Watts, after some weeks, desiring to have me in the composing-room, I left the pressmen; a new bien venu or sum for drink, being five shillings, was demanded of me by the compositors.  I thought it an imposition, as I had paid below; the master thought so too, and forbad my paying it. I stood out two or three weeks, was accordingly considered as an excommunicate, and had so many little pieces of private mischief done me, by mixing my sorts, transposing my pages, breaking my matter, etc., etc., if I were ever so little out of the room, and all ascribed to the chappel ghost, which they said ever haunted those not regularly admitted, that, notwithstanding the master's protection, I found myself oblig'd to comply and pay the money, convinc'd of the folly of being on ill terms with those one is to live with continually.

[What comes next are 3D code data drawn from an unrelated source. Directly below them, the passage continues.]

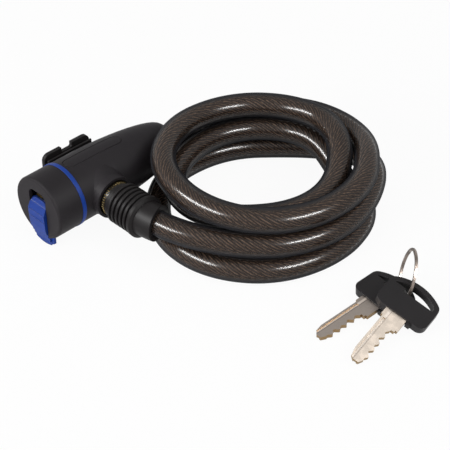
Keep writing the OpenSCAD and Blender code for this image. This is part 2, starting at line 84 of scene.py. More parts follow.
# The split ring: flat wire in nearly two turns, which start at an angle from its side.
RING_R = 12.0 * MM
RING_WIDE, RING_HIGH = 0.80 * MM, 1.4 * MM
RING_GAP = 0.04 * MM
RING_TURNS = 1.94
RING_STEPS = 96
RING_START = math.radians(62.0)
RING_END_TAPER = 0.35
# The wire's section in half widths and half heights, with its corners cut.
RING_SECTION = ((-1, -0.7), (-0.7, -1), (0.7, -1), (1, -0.7), (1, 0.7), (0.7, 1), (-0.7, 1), (-1, 0.7))

# The fine ridges round the collar, and their place along it, as a share from the boot's side.
KNURL = {"Ridges": 44, "Length": 2.6 * MM, "Width": 0.45 * MM}
KNURL_PLACE = 0.52

# Each key's place on the floor, and its turn, pitch and roll in degrees. Its blade lies along its own X.
KEY_1_PLACE = (Vector((-17.6, -80.9, 4.5)) * MM, -6.0, 5.7, 2.0)
KEY_2_PLACE = (Vector((-19.4, -95.9, 8.5)) * MM, 7.0, 10.5, 18.0)
# Across a blade: the middle and half width of its groove's floor, and of the step's shaded line.
GROOVE_MIDDLE, GROOVE_HALF, GROOVE_SOFT = 1.9 * MM, 0.60 * MM, 0.08 * MM
STEP_MIDDLE, STEP_HALF, STEP_SOFT = 1.15 * MM, 0.10 * MM, 0.14 * MM

# The dust cover's raised lines: their spacing, and the heights between which they set in.
GRIP_PITCH = 2.7 * MM
GRIP_FROM, GRIP_FULL = 20.4 * MM, 20.8 * MM

# Scales of noise: the moulds' fine grain, and the long marks along a metal's Y axis.
MOULD_GRAIN = 3800.0
METAL_MARKS = (4000.0, 300.0, 4000.0)

LIGHT_AIM = Vector((0.0, 0.0, 20.0)) * MM
STRIP_DISTANCE = 1.1
SOFTBOX_DISTANCE = 1.3
# The gloss strips' azimuth, elevation, size and power.
GLOSS_STRIPS = ((43.0, 38.0, (0.56, 0.16), 17.0), (-66.0, 34.0, (0.84, 0.18), 26.0))
WORLD_LIGHT = 0.40
FLOOR_HALF = 6.0
FLOOR_DROP = 0.3 * MM
# Share of the floor's own white in what the camera sees of it.
FLOOR_WHITE = 0.94


# ---------- camera ----------

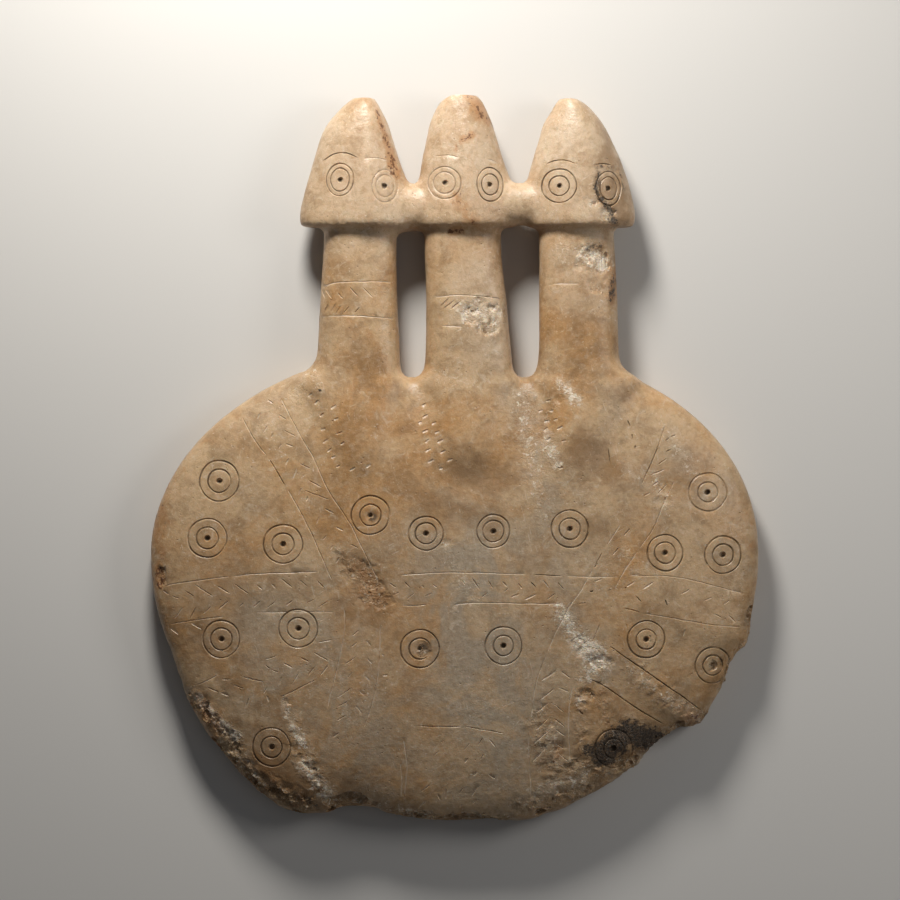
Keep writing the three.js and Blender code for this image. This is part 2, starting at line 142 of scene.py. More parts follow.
# Sizes of the patterns in the stone, and of the painted glints
cloud_size = 30 * mm
veil_size = 17 * mm
patch_size = 9 * mm
wisp_size = 4.5 * mm
halo_size = 3.5 * mm
fleck_size = 1.8 * mm
grain_size = 1.6 * mm
crystal_size = 1.3 * mm
painted_glint_size = 0.9 * mm
speck_size = 0.8 * mm
grit_size = 0.7 * mm
scratch_size = 0.5 * mm
scratch_runs = ((0.25, 1.0, 14.0), (-1.1, 1.0, 12.0))
pit_spacing = 2.2 * mm
relief_grit_size = 0.45 * mm
relief_wave_size = 2.6 * mm
relief_strength = 0.7
relief_height = 0.3 * mm

# Gloss of the stone and how far light sinks into it
share_sunk = 0.3
sunk_colours = (1.0, 0.6, 0.35)
sunk_depth = 2.2 * mm
stone_ior = 1.5
least_dull = 0.28
dull_spread = 0.25

# Colours of the stone and of what lies on it
honey = (0.50, 0.285, 0.12, 1)
cream = (0.59, 0.415, 0.245, 1)
umber = (0.19, 0.11, 0.048, 1)
# Painted shade: tan laid where shade falls on the stone, mixed with a few brown stains
shade_and_stain_tan = (0.25, 0.14, 0.06, 1)
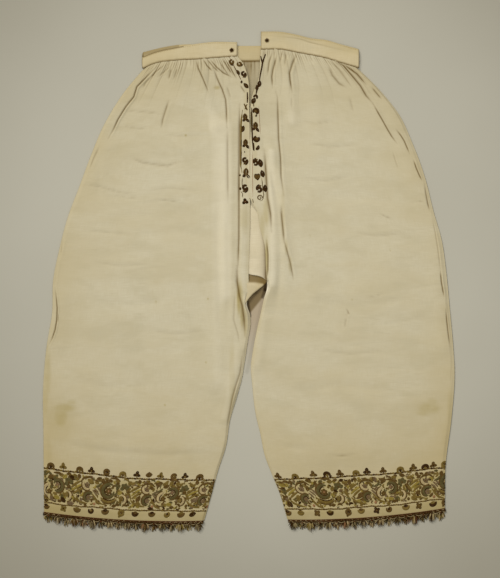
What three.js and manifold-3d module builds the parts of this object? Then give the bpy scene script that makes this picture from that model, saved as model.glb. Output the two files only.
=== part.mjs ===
// Historic linen pantaloons, laid flat with the front up.
// Millimetres. +Z is up from the surface, +Y runs from the hems to the waist, +X is the viewer's right.
// Each leg is one loom width of linen, folded down its outer side: a front panel lies on a back panel.
import * as THREE from 'three';
import { mergeVertices } from 'three/addons/utils/BufferGeometryUtils.js';
import Module from 'manifold-3d';

// ---------------------------------------------------------------- driving sizes
const CLOTH = 1.2;                 // linen wall of a panel
const BAND_WALL = 2.0;             // waistband: linen folded over itself
const SEAM_GAP = 0.3;              // clearance between pieces at a seam
const GUSSET_GAP = 0.7;            // beside the gusset, whose edges tilt
const WAIST_GAP = 0.55;            // the gathered edge waves a little, so it keeps more
const BACK_MID = CLOTH / 2;        // middle of the back panel above the surface
const FRONT_MID = 3.2;             // middle of the front panel, away from folds
const INSEAM_MID = BACK_MID + CLOTH + SEAM_GAP;   // front panel where it meets the back at the inseam

const GATHERS = 14;                // gathers in each panel at the waist, 56 round the garment
const COLUMNS_PER_GATHER = 3;
const PANEL_COLUMNS = GATHERS * COLUMNS_PER_GATHER;
const FOLD_COLUMNS = 4;            // columns round the folded outer side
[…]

I was now on a fair footing with them, and soon acquir'd considerable influence.  I propos'd some reasonable alterations in their chappel laws, and carried them against all opposition. From my example, a great part of them left their muddling breakfast of beer, and bread, and cheese, finding they could with me be suppli'd from a neighboring house with a large porringer of hot water-gruel, sprinkled with pepper, crumbl'd with bread, and a bit of butter in it, for the price of a pint of beer, viz., three half-pence. This was a more comfortable as well as cheaper breakfast, and kept their heads clearer.  Those who continued sotting with beer all day, were often, by not paying, out of credit at the alehouse, and us'd to make interest with me to get beer; their light, as they phrased it, being out.  I watch'd the pay-table on Saturday night, and collected what I stood engag'd for them, having to pay sometimes near thirty shillings a week on their account.  This, and my being esteem'd a pretty good riggite, that is, a jocular verbal satirist, supported my consequence in the society.  My constant attendance (I never making a St. Monday) recommended me to the master; and my uncommon quickness at composing occasioned my being put upon all work of dispatch, which was generally better paid. So I went on now very agreeably.